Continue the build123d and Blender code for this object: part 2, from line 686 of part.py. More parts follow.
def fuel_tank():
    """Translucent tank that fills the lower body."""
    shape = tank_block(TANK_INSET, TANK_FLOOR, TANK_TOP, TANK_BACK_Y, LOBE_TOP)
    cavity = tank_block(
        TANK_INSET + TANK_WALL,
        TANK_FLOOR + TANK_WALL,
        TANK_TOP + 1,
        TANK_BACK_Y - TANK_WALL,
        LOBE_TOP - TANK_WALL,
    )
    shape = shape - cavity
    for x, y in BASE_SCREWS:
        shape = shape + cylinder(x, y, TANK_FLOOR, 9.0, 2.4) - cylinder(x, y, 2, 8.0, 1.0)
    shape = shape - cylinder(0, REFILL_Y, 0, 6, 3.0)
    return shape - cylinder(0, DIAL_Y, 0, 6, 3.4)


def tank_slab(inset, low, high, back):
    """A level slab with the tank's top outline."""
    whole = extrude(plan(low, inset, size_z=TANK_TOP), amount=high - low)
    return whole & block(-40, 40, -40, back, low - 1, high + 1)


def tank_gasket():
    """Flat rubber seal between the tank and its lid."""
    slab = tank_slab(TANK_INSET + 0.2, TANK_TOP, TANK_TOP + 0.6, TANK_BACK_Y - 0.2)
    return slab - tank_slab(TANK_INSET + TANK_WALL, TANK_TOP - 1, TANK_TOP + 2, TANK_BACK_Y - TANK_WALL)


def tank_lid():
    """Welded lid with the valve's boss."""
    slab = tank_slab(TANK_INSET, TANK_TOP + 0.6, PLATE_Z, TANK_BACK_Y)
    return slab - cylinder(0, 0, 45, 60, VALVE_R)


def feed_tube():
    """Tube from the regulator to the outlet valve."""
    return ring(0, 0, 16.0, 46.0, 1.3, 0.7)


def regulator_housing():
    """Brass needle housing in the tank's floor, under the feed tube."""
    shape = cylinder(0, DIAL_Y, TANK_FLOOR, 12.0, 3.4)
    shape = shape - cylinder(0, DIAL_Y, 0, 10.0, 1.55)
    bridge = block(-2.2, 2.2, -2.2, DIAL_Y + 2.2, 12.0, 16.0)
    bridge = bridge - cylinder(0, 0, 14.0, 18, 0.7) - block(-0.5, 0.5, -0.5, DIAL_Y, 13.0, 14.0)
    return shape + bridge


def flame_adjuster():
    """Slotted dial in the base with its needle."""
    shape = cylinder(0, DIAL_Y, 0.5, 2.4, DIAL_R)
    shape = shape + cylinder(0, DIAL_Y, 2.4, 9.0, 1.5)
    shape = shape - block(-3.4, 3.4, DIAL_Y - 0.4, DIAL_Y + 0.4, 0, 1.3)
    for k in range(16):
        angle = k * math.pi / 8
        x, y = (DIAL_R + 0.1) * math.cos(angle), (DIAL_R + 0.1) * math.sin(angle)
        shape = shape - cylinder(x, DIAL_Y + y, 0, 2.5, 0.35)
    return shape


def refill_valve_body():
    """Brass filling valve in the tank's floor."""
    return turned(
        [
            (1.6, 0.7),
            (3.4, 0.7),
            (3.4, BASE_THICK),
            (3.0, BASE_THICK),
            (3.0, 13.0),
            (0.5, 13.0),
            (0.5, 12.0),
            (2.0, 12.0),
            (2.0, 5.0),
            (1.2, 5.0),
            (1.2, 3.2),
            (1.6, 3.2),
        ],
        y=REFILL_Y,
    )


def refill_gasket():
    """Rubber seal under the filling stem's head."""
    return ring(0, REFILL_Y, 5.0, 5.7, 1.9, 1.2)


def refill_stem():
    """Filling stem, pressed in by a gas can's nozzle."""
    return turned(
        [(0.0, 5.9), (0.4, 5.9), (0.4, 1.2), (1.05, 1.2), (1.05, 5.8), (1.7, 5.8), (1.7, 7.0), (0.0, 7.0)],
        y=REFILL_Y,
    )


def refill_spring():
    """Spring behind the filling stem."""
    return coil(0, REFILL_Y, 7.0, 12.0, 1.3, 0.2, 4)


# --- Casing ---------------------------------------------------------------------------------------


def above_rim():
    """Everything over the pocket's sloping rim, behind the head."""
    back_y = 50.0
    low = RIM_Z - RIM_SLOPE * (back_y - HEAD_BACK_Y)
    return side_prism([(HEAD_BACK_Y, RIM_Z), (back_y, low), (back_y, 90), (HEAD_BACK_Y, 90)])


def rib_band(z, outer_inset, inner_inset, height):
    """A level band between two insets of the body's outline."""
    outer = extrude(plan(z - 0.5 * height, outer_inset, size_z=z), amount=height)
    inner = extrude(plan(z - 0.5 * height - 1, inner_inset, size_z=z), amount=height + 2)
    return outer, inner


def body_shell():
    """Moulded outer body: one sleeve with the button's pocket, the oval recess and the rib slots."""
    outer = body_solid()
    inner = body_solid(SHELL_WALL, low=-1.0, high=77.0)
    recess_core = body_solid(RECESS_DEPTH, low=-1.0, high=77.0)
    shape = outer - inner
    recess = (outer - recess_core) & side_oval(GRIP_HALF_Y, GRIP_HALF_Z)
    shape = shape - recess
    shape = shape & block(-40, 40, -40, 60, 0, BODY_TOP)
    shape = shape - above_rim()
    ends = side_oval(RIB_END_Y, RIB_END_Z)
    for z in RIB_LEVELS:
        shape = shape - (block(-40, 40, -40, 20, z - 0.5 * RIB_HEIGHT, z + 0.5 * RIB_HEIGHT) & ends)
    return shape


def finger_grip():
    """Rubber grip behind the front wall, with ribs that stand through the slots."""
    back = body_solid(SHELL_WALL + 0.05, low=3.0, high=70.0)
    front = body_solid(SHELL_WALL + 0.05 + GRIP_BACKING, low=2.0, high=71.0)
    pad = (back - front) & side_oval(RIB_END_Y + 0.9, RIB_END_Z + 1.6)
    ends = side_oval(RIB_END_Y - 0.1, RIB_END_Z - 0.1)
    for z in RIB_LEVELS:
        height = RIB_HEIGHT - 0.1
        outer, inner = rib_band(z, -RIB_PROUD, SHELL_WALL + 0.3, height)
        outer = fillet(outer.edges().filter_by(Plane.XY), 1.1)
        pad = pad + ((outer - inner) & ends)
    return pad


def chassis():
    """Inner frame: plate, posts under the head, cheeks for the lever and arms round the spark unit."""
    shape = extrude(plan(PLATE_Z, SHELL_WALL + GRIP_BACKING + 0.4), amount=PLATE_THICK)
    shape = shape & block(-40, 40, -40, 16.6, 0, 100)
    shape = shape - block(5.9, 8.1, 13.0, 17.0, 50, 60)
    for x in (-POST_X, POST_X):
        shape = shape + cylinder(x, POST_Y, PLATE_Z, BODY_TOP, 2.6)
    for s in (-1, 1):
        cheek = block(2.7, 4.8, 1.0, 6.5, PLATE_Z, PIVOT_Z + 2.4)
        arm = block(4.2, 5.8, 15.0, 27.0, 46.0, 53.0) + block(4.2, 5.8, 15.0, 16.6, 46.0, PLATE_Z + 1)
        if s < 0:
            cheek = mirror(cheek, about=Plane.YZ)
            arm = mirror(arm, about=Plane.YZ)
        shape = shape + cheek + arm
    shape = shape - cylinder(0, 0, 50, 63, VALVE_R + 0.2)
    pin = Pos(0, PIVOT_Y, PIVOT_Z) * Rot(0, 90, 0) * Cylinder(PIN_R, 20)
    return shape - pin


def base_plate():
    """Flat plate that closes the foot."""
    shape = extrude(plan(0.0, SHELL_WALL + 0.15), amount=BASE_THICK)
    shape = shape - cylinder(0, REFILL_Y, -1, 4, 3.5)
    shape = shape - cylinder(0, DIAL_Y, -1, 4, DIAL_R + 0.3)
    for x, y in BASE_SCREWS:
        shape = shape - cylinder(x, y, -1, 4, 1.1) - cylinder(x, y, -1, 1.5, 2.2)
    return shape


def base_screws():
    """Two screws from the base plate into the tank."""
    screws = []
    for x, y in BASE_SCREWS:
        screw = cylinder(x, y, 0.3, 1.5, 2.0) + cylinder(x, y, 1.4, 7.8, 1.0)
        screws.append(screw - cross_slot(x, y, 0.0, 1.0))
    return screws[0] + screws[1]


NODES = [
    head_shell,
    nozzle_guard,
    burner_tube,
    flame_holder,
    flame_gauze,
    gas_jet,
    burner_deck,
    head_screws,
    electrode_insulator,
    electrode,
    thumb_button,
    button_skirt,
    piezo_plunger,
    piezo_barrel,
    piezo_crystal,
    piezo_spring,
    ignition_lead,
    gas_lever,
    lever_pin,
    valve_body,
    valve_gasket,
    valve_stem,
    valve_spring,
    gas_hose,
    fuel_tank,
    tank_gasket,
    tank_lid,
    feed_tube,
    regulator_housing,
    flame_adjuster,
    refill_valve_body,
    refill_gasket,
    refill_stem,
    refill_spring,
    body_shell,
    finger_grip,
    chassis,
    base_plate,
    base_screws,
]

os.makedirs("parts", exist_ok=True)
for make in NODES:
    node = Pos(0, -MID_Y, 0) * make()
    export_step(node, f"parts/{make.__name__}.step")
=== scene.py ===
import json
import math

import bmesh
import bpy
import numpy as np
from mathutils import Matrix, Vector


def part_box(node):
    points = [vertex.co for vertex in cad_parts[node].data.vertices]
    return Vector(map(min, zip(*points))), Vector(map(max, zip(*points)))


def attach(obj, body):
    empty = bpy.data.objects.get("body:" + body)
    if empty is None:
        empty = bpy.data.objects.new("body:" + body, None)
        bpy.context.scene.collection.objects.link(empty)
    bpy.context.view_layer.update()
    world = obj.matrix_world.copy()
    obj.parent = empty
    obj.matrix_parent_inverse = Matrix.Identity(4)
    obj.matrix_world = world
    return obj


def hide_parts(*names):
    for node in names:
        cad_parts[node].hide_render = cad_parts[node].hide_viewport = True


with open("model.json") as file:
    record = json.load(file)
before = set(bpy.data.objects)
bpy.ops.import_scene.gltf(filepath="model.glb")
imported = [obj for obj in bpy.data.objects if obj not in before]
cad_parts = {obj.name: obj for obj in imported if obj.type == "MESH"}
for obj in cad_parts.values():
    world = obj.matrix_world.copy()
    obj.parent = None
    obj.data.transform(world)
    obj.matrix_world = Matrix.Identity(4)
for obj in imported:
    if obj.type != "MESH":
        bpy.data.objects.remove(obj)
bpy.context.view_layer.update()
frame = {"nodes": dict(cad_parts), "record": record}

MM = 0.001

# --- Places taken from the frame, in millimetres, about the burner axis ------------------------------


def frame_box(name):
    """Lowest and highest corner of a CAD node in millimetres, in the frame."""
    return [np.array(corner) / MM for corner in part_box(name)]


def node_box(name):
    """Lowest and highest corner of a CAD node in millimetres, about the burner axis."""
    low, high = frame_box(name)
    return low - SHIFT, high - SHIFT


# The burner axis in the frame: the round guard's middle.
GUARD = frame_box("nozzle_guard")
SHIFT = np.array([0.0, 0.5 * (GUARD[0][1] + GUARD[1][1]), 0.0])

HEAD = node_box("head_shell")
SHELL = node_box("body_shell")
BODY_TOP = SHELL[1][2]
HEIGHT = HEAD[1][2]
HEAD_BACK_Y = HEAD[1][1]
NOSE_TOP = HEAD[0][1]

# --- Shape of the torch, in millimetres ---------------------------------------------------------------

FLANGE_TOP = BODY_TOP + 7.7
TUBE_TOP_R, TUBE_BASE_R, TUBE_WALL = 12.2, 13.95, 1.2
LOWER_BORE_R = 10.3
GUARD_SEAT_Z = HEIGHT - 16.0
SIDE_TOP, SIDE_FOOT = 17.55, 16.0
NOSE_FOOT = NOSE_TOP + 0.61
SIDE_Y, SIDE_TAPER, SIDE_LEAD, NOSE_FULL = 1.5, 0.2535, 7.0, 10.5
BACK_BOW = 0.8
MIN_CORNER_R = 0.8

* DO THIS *
Give back exactly the stretch that opens on the line with "obj.parent = None" and closes on the line with "NOSE_TOP = HEAD[0][1]".

* TASK RESULT *
    obj.parent = None
    obj.data.transform(world)
    obj.matrix_world = Matrix.Identity(4)
for obj in imported:
    if obj.type != "MESH":
        bpy.data.objects.remove(obj)
bpy.context.view_layer.update()
frame = {"nodes": dict(cad_parts), "record": record}

MM = 0.001

# --- Places taken from the frame, in millimetres, about the burner axis ------------------------------


def frame_box(name):
    """Lowest and highest corner of a CAD node in millimetres, in the frame."""
    return [np.array(corner) / MM for corner in part_box(name)]


def node_box(name):
    """Lowest and highest corner of a CAD node in millimetres, about the burner axis."""
    low, high = frame_box(name)
    return low - SHIFT, high - SHIFT


# The burner axis in the frame: the round guard's middle.
GUARD = frame_box("nozzle_guard")
SHIFT = np.array([0.0, 0.5 * (GUARD[0][1] + GUARD[1][1]), 0.0])

HEAD = node_box("head_shell")
SHELL = node_box("body_shell")
BODY_TOP = SHELL[1][2]
HEIGHT = HEAD[1][2]
HEAD_BACK_Y = HEAD[1][1]
NOSE_TOP = HEAD[0][1]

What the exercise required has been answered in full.